Market Share Efficiency Score

This last metric takes the difference between the Dominator Rating and reception/touch market share. This shows whether they are plus or minus on how their Dominator Rating compares. The hypothesis behind this was that I figured Dominator Rating would be similar to the percentage they had for reception market share.

I looked at how WRs drafted between 2010-2019 compared to each other in their final season. On average, their reception market share was 25% whereas Dominator Rating was 30%. This would mean that Complete Dominator Rating would come even closer to reception market share and they did with the 2020 WR sample size I have (69 prospects). The average reception market share came to 18.2% whereas the average Complete Dominator Rating was 20%. This felt close enough for Market Share Efficiency Score to serve its purpose. Complete Dominator Rating is preferable for this but with only having that metric for 2020 prospects, I'll continue on here using just Dominator Rating.

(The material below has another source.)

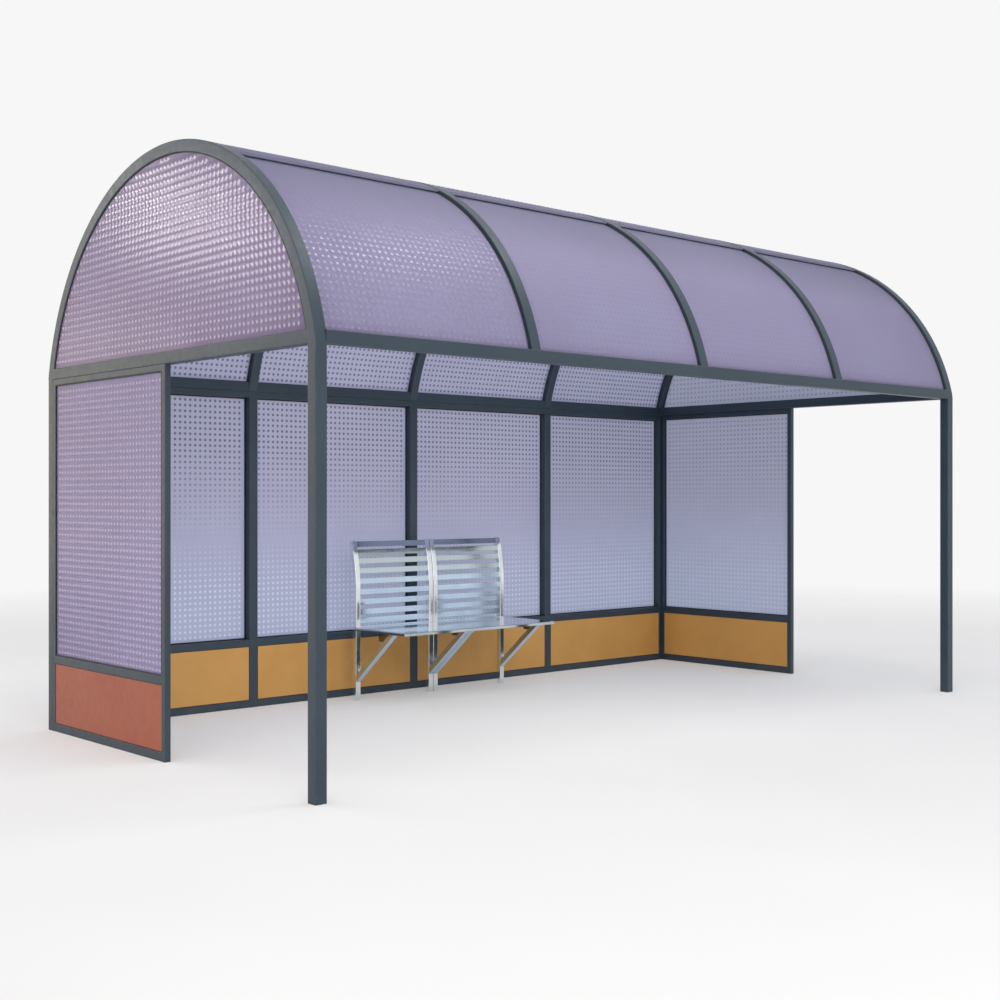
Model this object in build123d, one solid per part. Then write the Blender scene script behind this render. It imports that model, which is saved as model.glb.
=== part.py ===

If a receiver has a 35% Dominator Rating and a 30% reception market share, we subtract their reception market share from their Dominator Rating, and we get a Market Share Efficiency Score of +5.00. For running backs, we'd simply use touches instead of receptions. Equations can be seen below:

WR/TE: (DR - MSrec) *100 = MSES

RB: (DR - MStch) *100 = MSES

Below shows how the top 10 scores turned out for 2020 prospects at each position for their final 2 seasons combined:





These three metrics work best when analyzed together, they help tell the story of a player in further depth. Complete Dominator Rating adds the context of 1st downs, Market Share Production Score exemplifies the volume of productivity, incorporating receptions/touches, and Market Share Efficiency Score shows how well players are producing with the receptions/touches provided. The story is still out on whether these metrics project prospects more than any other metrics though and I will continue further research into that. But at the very least these metrics add further context to the 2020 draft prospects.

Thanks for reading my first article with FFAstronauts and I look forward to bringing more fantasy and NFL Draft content!